In proving loss of services, you will need testimony on the cost of replacement services. You should ask expert witnesses, such as economists, Michigan Unemployment Insurance Agency personnel, or labor department personnel, to testify about such costs.

G. Loss of Gifts and Valuable Gratuities

§3.23 Loss of gifts and valuable gratuities as an element of damages is not well discussed in the relevant cases and apparently has little applicability. However, it is covered in M Civ JI 45.02 and may be applicable in some cases. For example, a parent may have regularly given valuable gifts to a child on the child’s birthday and at Christmas. If a pattern is established, a jury might well infer a continuation of the gift giving but for the death of the parent and permit recovery. See DeVito v United Airlines, 98 F Supp 88 (EDNY 1951); Dickey v Parham, 331 So 2d 917 (Miss 1976).

H. Loss of Parental Training and Guidance

§3.24 Loss of parental training and guidance as an element of damages may be measured by the loss of nurturance, education, guidance, and discipline provided by a loving parent. See generally 4 Am Jur Proof of Facts 132. The mere presence of an adult may provide important developmental influences to a child, and a proper parental presence might help make a child a healthy and socially functioning human being. Michigan law recognizes the loss of these important factors as an element of damages. Sipes v Michigan Cent RR Co, 231 Mich 404, 204 NW 84 (1925); Westfall v Venton, 1 Mich App 612, 137 NW2d 757 (1965). Walker v Lake Shore & Michigan S Ry Co, 111 Mich 518, 69 NW 1114 (1897).

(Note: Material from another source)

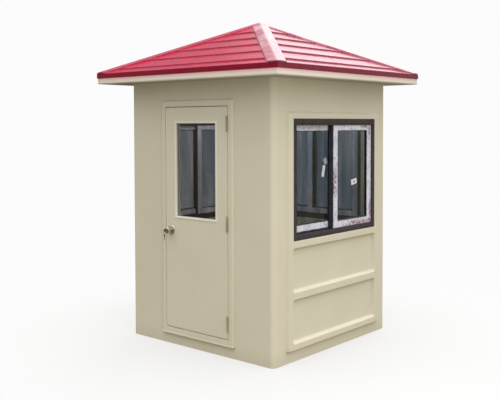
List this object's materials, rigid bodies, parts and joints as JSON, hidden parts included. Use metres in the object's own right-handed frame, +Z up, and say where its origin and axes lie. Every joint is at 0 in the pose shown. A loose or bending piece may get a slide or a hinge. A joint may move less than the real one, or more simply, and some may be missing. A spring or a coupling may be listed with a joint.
{
  "type": "security guard booth",
  "caption": "Square moulded glass-fibre guard booth with a hinged half-glazed door, sliding windows on the other walls and a lapped hip roof.",
  "frame": {"origin": "centre of the square base, on the ground", "axes": "+Z up; the wall with the door faces -Y, and +X points to the right of somebody who faces the door from outside"},
  "size_m": [2.036, 2.036, 2.7603],
  "materials": {
    "cream_grp": "cream gel-coated glass fibre, satin gloss",
    "door_grp": "cream gel-coated glass fibre door skin, satin",
    "bead_plastic": "pale extruded glazing bead",
    "red_grp": "red gel-coated glass fibre, high gloss",
    "dark_aluminium": "dark bronze anodised",
    "protective_film": "milky protective tape left on the sashes",
    "window_glass": "grey tinted float glass",
    "painted_hinge": "steel butt hinge, painted over",
    "satin_nickel": "satin nickel-plated knob set",
    "key_metal": "worn nickel-plated keys",
    "floor_board": "grey floor covering",
    "painted_steel": "dark primer on welded steel"
  },
  "bodies": {
    "booth": {"front_wall_left": "cream_grp", "front_wall_right": "cream_grp", "front_wall_head": "cream_grp", "front_wall_sill": "cream_grp", "right_wall": "cream_grp", "back_wall": "cream_grp", "left_wall": "cream_grp", "corner_front_left": "cream_grp", "corner_front_right": "cream_grp", "corner_back_right": "cream_grp", "corner_back_left": "cream_grp", "door_frame": "cream_grp", "fascia": "cream_grp", "soffit": "cream_grp", "base_frame": "painted_steel", "floor_deck": "floor_board", "right_window_frame": "dark_aluminium", "right_window_outer_sash": "dark_aluminium", "right_window_inner_sash": "dark_aluminium", "right_window_panes": "window_glass", "back_window_frame": "dark_aluminium", "back_window_outer_sash": "dark_aluminium", "back_window_inner_sash": "dark_aluminium", "back_window_panes": "window_glass", "left_window_frame": "dark_aluminium", "left_window_outer_sash": "dark_aluminium", "left_window_inner_sash": "dark_aluminium", "left_window_panes": "window_glass", "roof_front": "red_grp", "roof_right": "red_grp", "roof_back": "red_grp", "roof_left": "red_grp", "hip_front_right": "red_grp", "hip_back_right": "red_grp", "hip_back_left": "red_grp", "hip_front_left": "red_grp", "hinge_frame_leaves": "painted_hinge"},
    "door": {"door_leaf": "door_grp", "door_bead": "bead_plastic", "door_glass": "window_glass", "hinge_door_leaves": "painted_hinge", "knob_roses": "satin_nickel"},
    "knob": {"knob_outer": "satin_nickel", "knob_inner": "satin_nickel", "door_keys": "key_metal"}
  },
  "joints": [
    {"name": "door_swing", "type": "hinge", "parent": "booth", "child": "door", "pos_m": [0.3525, -0.8277, 1.068], "axis": [0, 0, 1], "range_deg": [0, 120]},
    {"name": "knob_turn", "type": "hinge", "parent": "door", "child": "knob", "pos_m": [-0.286, -0.85, 0.972], "axis": [0, 1, 0], "range_deg": [-60, 60], "stiffness_Nm_per_rad": 0.6}
  ]
}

I. Loss of Expected Inheritance

§3.25 Loss of an expected inheritance might be recoverable in an appropriate case. Grimes v King, 311 Mich 399, 18 NW2d 870 (1945). The Grimes court established the following principle:

The deceased had an established earning capacity as a music teacher and had she lived throughout her expectancy could have added to the worth of her estate in which her heirs at law would participate. Under the statutory provisions … they would also participate in the distribution of the damages assessed and collected.

Id. at 415. But see Baker v Slack, 319 Mich 703, 30 NW2d 403 (1948). Although the Grimes court would permit loss of an expected inheritance as an element of damages, the Baker court found it too speculative. In a sense, any award for future damages is uncertain and speculative to some extent. If the proofs reasonably demonstrate accretions in the decedent’s personal estate, a pattern of thrift, and the accumulation of property for later years, a jury could well find a loss.
Most jurisdictions permit recovery for loss of an anticipated inheritance. Martin v Atlantic Coast Line RR Co, 268 F2d 397 (5th Cir 1959); Salinas v Kahn, 2 Ariz App 181, 407 P2d 120, (1965), modified on other grounds, 2 Ariz App 348, 409 P2d 64 (1965); Annotation, Wrongful Death Damages for Loss of Expectancy of Inheritance from Decedent, 91 ALR 2d 447. In Michigan, however, it is still unclear under what circumstances a wrongful death recovery may include the loss of an expected inheritance. See Brown v Department of State Highways, 126 Mich App 392, 337 NW2d 76 (1983).